Alisa Slaughter lives in Southern California, where she teaches literature and creative writing at the University of Redlands. Her work has been published in Missouri Review, Santa Monica Review, and Rhapsoidia.

Mark Thalman‘s work has appeared recently in Gin Bender, Muse Apprentice Guild, Pebble Lake, Dicey Brown, and Half-Drunk Muse. His work will also be appearing in The Great American Poetry Show and Hymns to the Outrageous: American Poetry Sampler. He received his MFA from University of Oregon and teaches English in the public schools.

DeAnna Stephens Vaughn earned a M.F.A. from George Mason University. She is a recent Pushcart Prize nominee and has received fellowships to write in St. Petersburg, Russia, and at the Vermont Studio Center. In 2003, she co-founded Tar Wolf Review, a journal of poetry and art.

Courtney Walsh is a retired high school teacher and lives in a small village in upstate New York. More and more these days she spends her time writing. Of “Bill Bronk Reading,” she writes, “Bill Bronk was a neighbor and—though I didn’t realize it at the time—a mentor, too.”
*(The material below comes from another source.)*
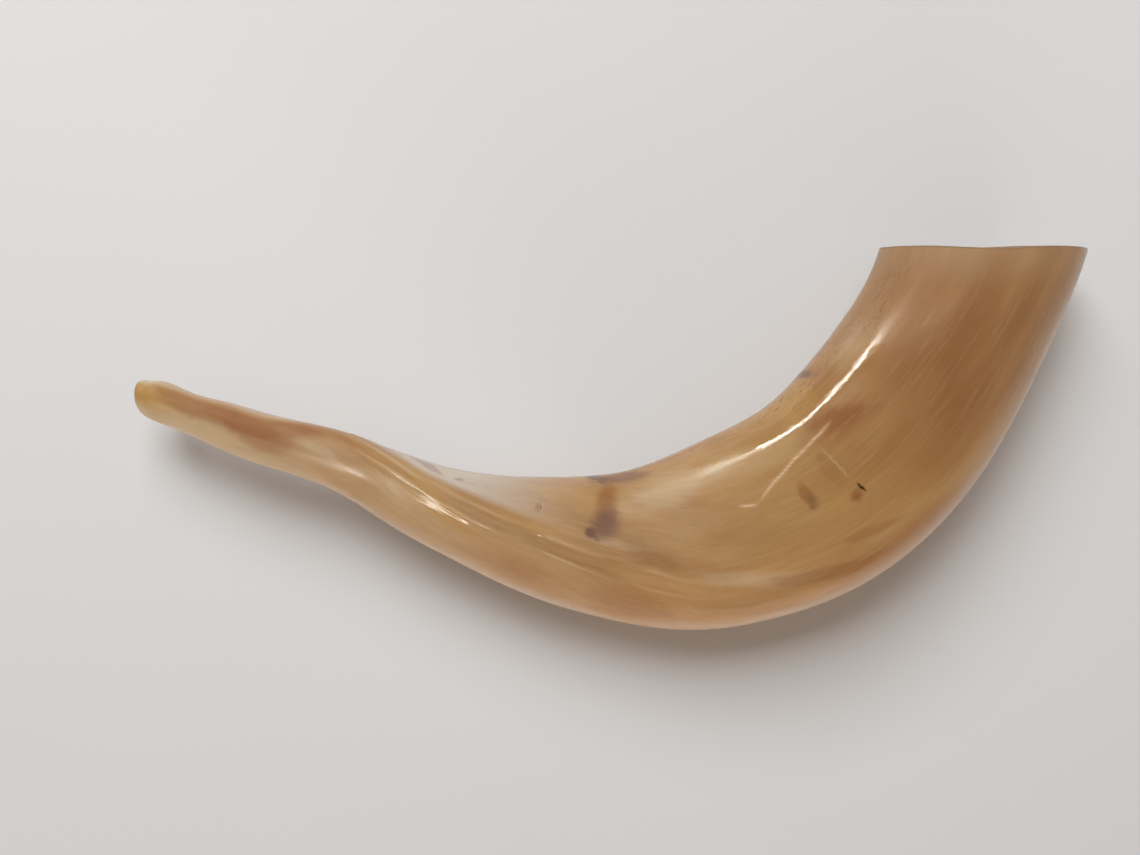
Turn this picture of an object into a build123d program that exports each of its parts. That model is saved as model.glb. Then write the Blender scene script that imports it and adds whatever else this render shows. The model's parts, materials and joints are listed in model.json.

Ellen Wehle is a college tutor and poetry editor at Agni, with new work in FIELD, Delmar, The New Republic, US Catholic, Southern Humanities Review, South Carolina Review, and Red Wheelbarrow. She lives near the beach in Winthrop, MA with her husband and two stepchildren.

Sarah White lives in New York City, and would like to have been a composer-poet like the troubadour Countess of Dia. Instead, her poems have appeared unaccompanied in magazines including Paris Review, Exquisite Corpse, and Hanging Loose.